━━━━━ DATASET SECTION ━━━━━

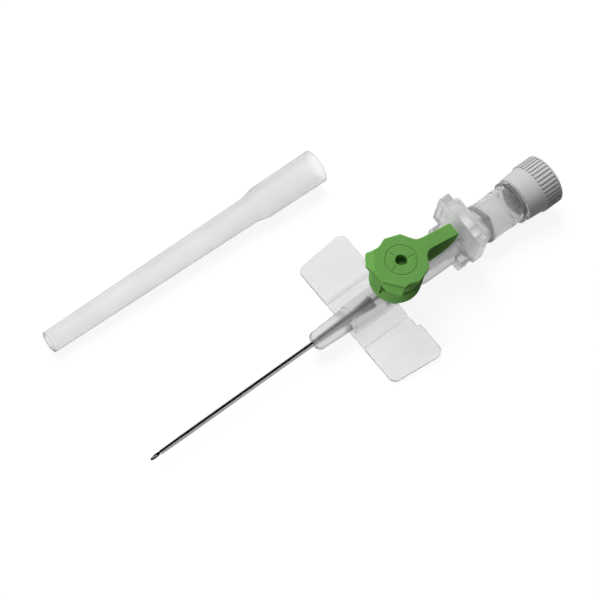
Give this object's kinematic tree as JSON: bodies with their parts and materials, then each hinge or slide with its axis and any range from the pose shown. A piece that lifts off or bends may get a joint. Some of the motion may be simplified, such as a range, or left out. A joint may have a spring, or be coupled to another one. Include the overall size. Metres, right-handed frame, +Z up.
{
  "type": "iv cannula",
  "caption": "Winged intravenous cannula with a capped injection port, its needle, flash chamber and vent plug in place, and its clear needle cover lying beside it.",
  "frame": {"origin": "middle of the wings' flat underside, the face that lies on the skin", "axes": "+X along the needle towards the vent plug, +Z up, out of the injection port; the needle is pitched a little over 1 degree nose down because the part lies on its wings and on the plug's ring"},
  "size_m": [0.1217, 0.0592, 0.0212],
  "materials": {
    "clear_hub": "clear moulded polypropylene, slightly milky",
    "clear_needle_hub": "clear moulded plastic, slightly milky",
    "clear_chamber": "clear moulded plastic",
    "clear_cover": "clear drawn tube, thin walls, slightly milky",
    "catheter": "translucent smooth catheter tube",
    "steel": "bright drawn stainless steel",
    "silicone": "soft translucent silicone",
    "green_cap": "satin moulded green plastic",
    "grey_plug": "satin grey plastic",
    "filter": "white porous membrane"
  },
  "bodies": {
    "hub": {"catheter_hub": "clear_hub", "catheter_tube": "catheter", "catheter_ferrule": "steel", "port_valve": "silicone", "needle_cover": "clear_cover"},
    "left_flap": {"wing_left": "clear_hub"},
    "right_flap": {"wing_right": "clear_hub"},
    "needle_set": {"needle": "steel", "needle_hub": "clear_needle_hub", "flash_chamber": "clear_chamber"},
    "plug_slide": {"vent_filter": "filter"},
    "plug": {"vent_plug": "grey_plug"},
    "collar": {"cap_collar": "green_cap"},
    "lid": {"cap_lid": "green_cap"}
  },
  "joints": [
    {"name": "wing_left_fold", "type": "hinge", "parent": "hub", "child": "left_flap", "pos_m": [0, 0.0069, 0], "axis": [0.9997, 0, 0.0234], "range_deg": [0, 45], "stiffness_Nm_per_rad": 0.0008},
    {"name": "wing_right_fold", "type": "hinge", "parent": "hub", "child": "right_flap", "pos_m": [0, -0.0069, 0], "axis": [-0.9997, 0, -0.0234], "range_deg": [0, 45], "stiffness_Nm_per_rad": 0.0008},
    {"name": "needle_withdraw", "type": "slide", "parent": "hub", "child": "needle_set", "axis": [0.9997, 0, 0.0234], "range_m": [0, 0.09]},
    {"name": "plug_travel", "type": "slide", "parent": "needle_set", "child": "plug_slide", "axis": [0.9997, 0, 0.0234], "range_m": [0, 0.0076]},
    {"name": "plug_turn", "type": "hinge", "parent": "plug_slide", "child": "plug", "pos_m": [0.05527, 0, 0.0063], "axis": [0.9997, 0, 0.0234], "range_deg": [0, 540]},
    {"name": "collar_swivel", "type": "hinge", "parent": "hub", "child": "collar", "pos_m": [0.00659, 0, 0.00916], "axis": [-0.0234, 0, 0.9997], "continuous": true},
    {"name": "lid_hinge", "type": "hinge", "parent": "collar", "child": "lid", "pos_m": [-0.00044, 0, 0.01474], "axis": [0, -1, 0], "range_deg": [0, 120]}
  ],
  "couplings": [
    {"joint": "plug_travel", "follows": "plug_turn", "m_per_rad": 0.00079577}
  ]
}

━━━━━

TO BE DONE:
Your task is to quote all of the data word for word.

EXPECTED ANSWER:
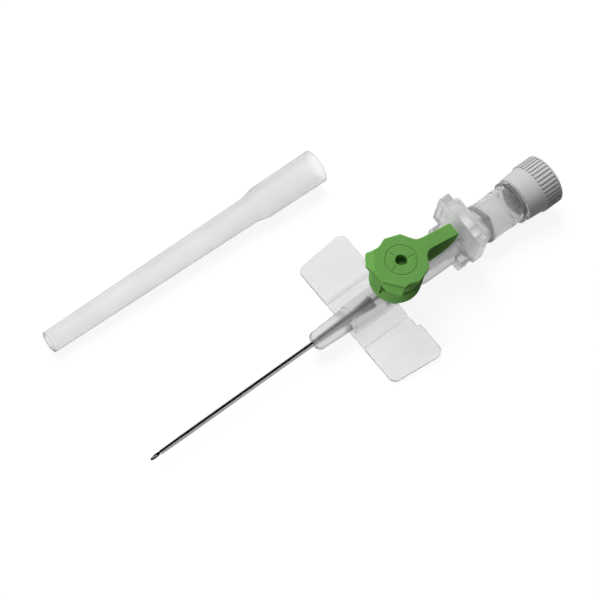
Give this object's kinematic tree as JSON: bodies with their parts and materials, then each hinge or slide with its axis and any range from the pose shown. A piece that lifts off or bends may get a joint. Some of the motion may be simplified, such as a range, or left out. A joint may have a spring, or be coupled to another one. Include the overall size. Metres, right-handed frame, +Z up.
{
  "type": "iv cannula",
  "caption": "Winged intravenous cannula with a capped injection port, its needle, flash chamber and vent plug in place, and its clear needle cover lying beside it.",
  "frame": {"origin": "middle of the wings' flat underside, the face that lies on the skin", "axes": "+X along the needle towards the vent plug, +Z up, out of the injection port; the needle is pitched a little over 1 degree nose down because the part lies on its wings and on the plug's ring"},
  "size_m": [0.1217, 0.0592, 0.0212],
  "materials": {
    "clear_hub": "clear moulded polypropylene, slightly milky",
    "clear_needle_hub": "clear moulded plastic, slightly milky",
    "clear_chamber": "clear moulded plastic",
    "clear_cover": "clear drawn tube, thin walls, slightly milky",
    "catheter": "translucent smooth catheter tube",
    "steel": "bright drawn stainless steel",
    "silicone": "soft translucent silicone",
    "green_cap": "satin moulded green plastic",
    "grey_plug": "satin grey plastic",
    "filter": "white porous membrane"
  },
  "bodies": {
    "hub": {"catheter_hub": "clear_hub", "catheter_tube": "catheter", "catheter_ferrule": "steel", "port_valve": "silicone", "needle_cover": "clear_cover"},
    "left_flap": {"wing_left": "clear_hub"},
    "right_flap": {"wing_right": "clear_hub"},
    "needle_set": {"needle": "steel", "needle_hub": "clear_needle_hub", "flash_chamber": "clear_chamber"},
    "plug_slide": {"vent_filter": "filter"},
    "plug": {"vent_plug": "grey_plug"},
    "collar": {"cap_collar": "green_cap"},
    "lid": {"cap_lid": "green_cap"}
  },
  "joints": [
    {"name": "wing_left_fold", "type": "hinge", "parent": "hub", "child": "left_flap", "pos_m": [0, 0.0069, 0], "axis": [0.9997, 0, 0.0234], "range_deg": [0, 45], "stiffness_Nm_per_rad": 0.0008},
    {"name": "wing_right_fold", "type": "hinge", "parent": "hub", "child": "right_flap", "pos_m": [0, -0.0069, 0], "axis": [-0.9997, 0, -0.0234], "range_deg": [0, 45], "stiffness_Nm_per_rad": 0.0008},
    {"name": "needle_withdraw", "type": "slide", "parent": "hub", "child": "needle_set", "axis": [0.9997, 0, 0.0234], "range_m": [0, 0.09]},
    {"name": "plug_travel", "type": "slide", "parent": "needle_set", "child": "plug_slide", "axis": [0.9997, 0, 0.0234], "range_m": [0, 0.0076]},
    {"name": "plug_turn", "type": "hinge", "parent": "plug_slide", "child": "plug", "pos_m": [0.05527, 0, 0.0063], "axis": [0.9997, 0, 0.0234], "range_deg": [0, 540]},
    {"name": "collar_swivel", "type": "hinge", "parent": "hub", "child": "collar", "pos_m": [0.00659, 0, 0.00916], "axis": [-0.0234, 0, 0.9997], "continuous": true},
    {"name": "lid_hinge", "type": "hinge", "parent": "collar", "child": "lid", "pos_m": [-0.00044, 0, 0.01474], "axis": [0, -1, 0], "range_deg": [0, 120]}
  ],
  "couplings": [
    {"joint": "plug_travel", "follows": "plug_turn", "m_per_rad": 0.00079577}
  ]
}